**TASK STATEMENT**
What do the lines from the top of the data through the line with "# The origin" say? Quote them exactly and include both ends.

**AVAILABLE DATA**
Begin
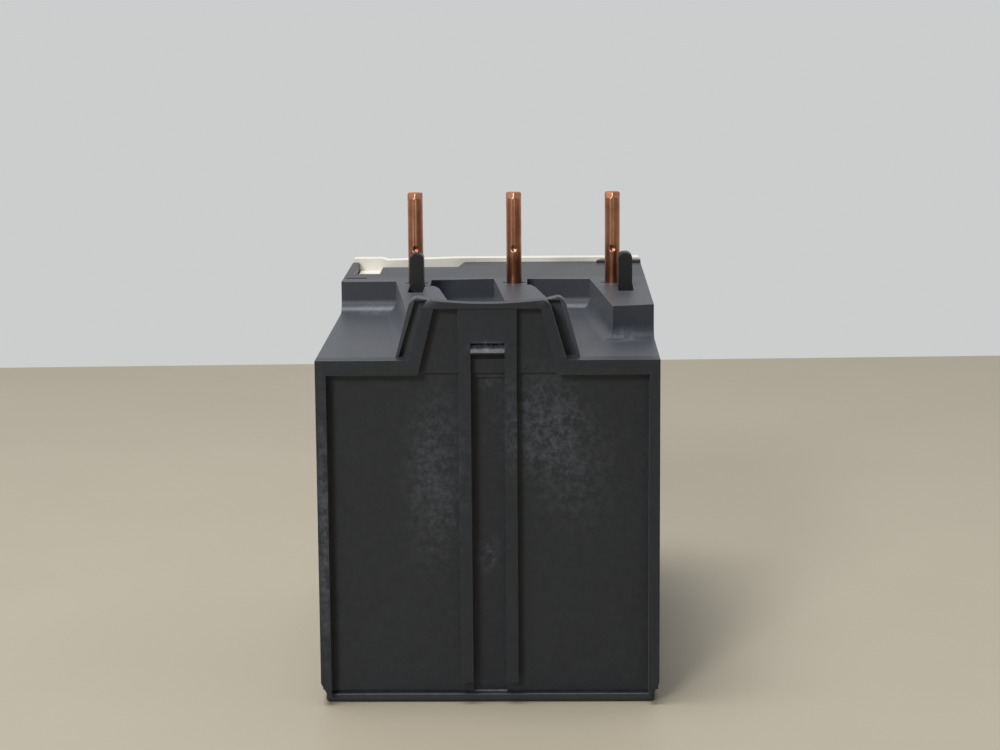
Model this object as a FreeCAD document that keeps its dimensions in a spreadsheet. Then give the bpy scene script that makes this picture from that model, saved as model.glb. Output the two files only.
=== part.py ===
import FreeCAD, Part
import math
import os
import re
import Sketcher

# Three-pole plug-on thermal overload relay, in millimetres.
# +Z is up, the operator's side faces -Y, the moulded back faces +Y.
# The origin is under the middle of the body, on the plane it stands on.

DIMENSIONS = [
    # Envelope
    ("width", 45.0, "across the body"),
    ("depth", 70.0, "front plate to back cover"),
    ("lower_deck", 46.6, "height of the low deck behind the lands"),
    ("upper_deck", 51.1, "height of the raised deck and lands"),
    ("body_foot", 1.4, "underside of case and back cover"),
    ("foot_inset", 0.55, "base plate stands in from the sides"),
    # Mouldings
    ("wall", 1.8, "outer walls"),
    ("partition", 1.5, "walls between the poles"),
    ("seam_rear", 32.2, "joint of back cover and case, along Y"),
    ("seam_front", -14.0, "joint of case and front housing, along Y"),
    ("chamber_front", -10.0, "front end of the pole chambers"),
    ("chamber_floor", 4.0, "floor of the pole chambers"),
    ("chamber_roof", 44.4, "roof of the pole chambers"),
    # Back cover
    ("rim", 1.4, "side rim of the back cover"),
    ("panel_floor", 32.6, "recessed panels, along Y"),
    ("hump_floor", 33.2, "shallower panel inside the hump"),
    ("channel_floor", 32.0, "channel between the ribs"),
    ("rib_face", 34.7, "outer face of ribs and top plate"),
    ("corner_cut", 3.1, "top of the bevel at the foot of the rim"),
    ("panel_head", 44.66, "upper edge of the wide panels"),
    ("hump_head", 54.55, "hump corners"),
    ("hump_valley", 54.03, "hump middle"),
    ("hump_foot", 10.3, "half width of the hump at the deck"),
    ("hump_top", 8.0, "half width of the hump at its corners"),
    ("valley_radius", 60.0, "hollow between the hump corners"),
    # Hump wall of the case
    ("arch_foot", 12.25, "half width at the deck"),
    ("arch_top", 10.05, "half width at its corners"),
    ("arch_thick", 2.2, "along Y"),
    ("arch_valley", 53.33, "middle of its top, out of sight behind the hump"),
    ("arch_hollow", 37.0, "radius of the hollow in its top"),
    # Poles and pins
    ("pole_pitch", 14.39, "from pole to pole"),
    ("pin_jog", -3.05, "pin row against pole row, along X"),
    ("pin_line", -7.7, "pin row, along Y"),
    ("pin_radius", 1.1, "round copper pin"),
    ("pin_neck", 0.9, "radius of the pins inside the deck"),
    ("pin_tip", 64.4, "top of the pins"),
    ("pin_root", 34.8, "lower end of the pins"),
    ("running", 0.05, "radial clearance of turning and sliding fits"),
    # Mounting tabs
    ("tab_width", 2.0, "along X"),
    ("tab_front", -5.65, "front face, along Y"),
    ("tab_thick", 2.55, "along Y"),
    ("tab_top", 56.0, "rounded head"),
    ("tab_pivot", 46.3, "height of the tab's round foot"),
    ("tab_pivot_line", -4.5, "round foot, along Y"),
    ("left_tab", 11.0, "middle of the left tab, along X"),
    ("right_tab", -19.2, "middle of the right tab, along X"),
    # Front housing
    ("front_plane", -35.0, "front of the ivory plate, along Y"),
    ("plate_back", -32.6, "back of the ivory plate, along Y"),
    ("shroud_front", -34.4, "front of the control row, along Y"),
    ("plate_foot", 30.2, "lower edge of the ivory plate"),
    ("shelf", 17.0, "height where the control row overhangs"),
    ("main_front", -26.0, "front of the main terminals, along Y"),
    ("mech_floor", 31.0, "floor of the mechanism chamber"),
    ("mech_roof", 46.0, "roof of the mechanism chamber"),
    ("mech_half", 20.7, "half width of the mechanism chamber"),
    # Main terminals
    ("main_screw_height", 9.6, "axis of the main terminal screws"),
    ("main_half", 5.4, "half width of a main terminal pocket"),
    ("main_plate_front", -18.2, "front of the terminal bar's upright"),
    ("bar_thick", 1.2, "terminal bar"),
    # Control terminals
    ("control_pitch", 10.3, "between control terminals"),
    ("control_screw_height", 23.4, "axis of the control screws"),
    ("control_half", 4.2, "half width of a control pocket"),
    ("control_plate_front", -26.0, "front of the control plates"),
]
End
**FINAL RESULT**
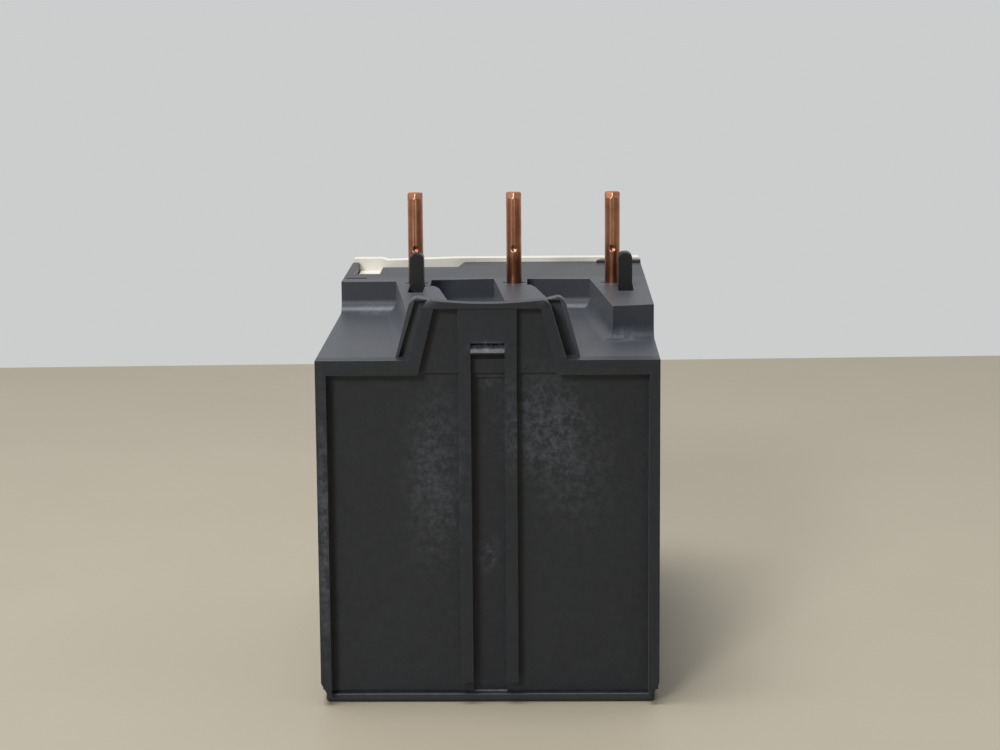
Model this object as a FreeCAD document that keeps its dimensions in a spreadsheet. Then give the bpy scene script that makes this picture from that model, saved as model.glb. Output the two files only.
=== part.py ===
import FreeCAD, Part
import math
import os
import re
import Sketcher

# Three-pole plug-on thermal overload relay, in millimetres.
# +Z is up, the operator's side faces -Y, the moulded back faces +Y.
# The origin is under the middle of the body, on the plane it stands on.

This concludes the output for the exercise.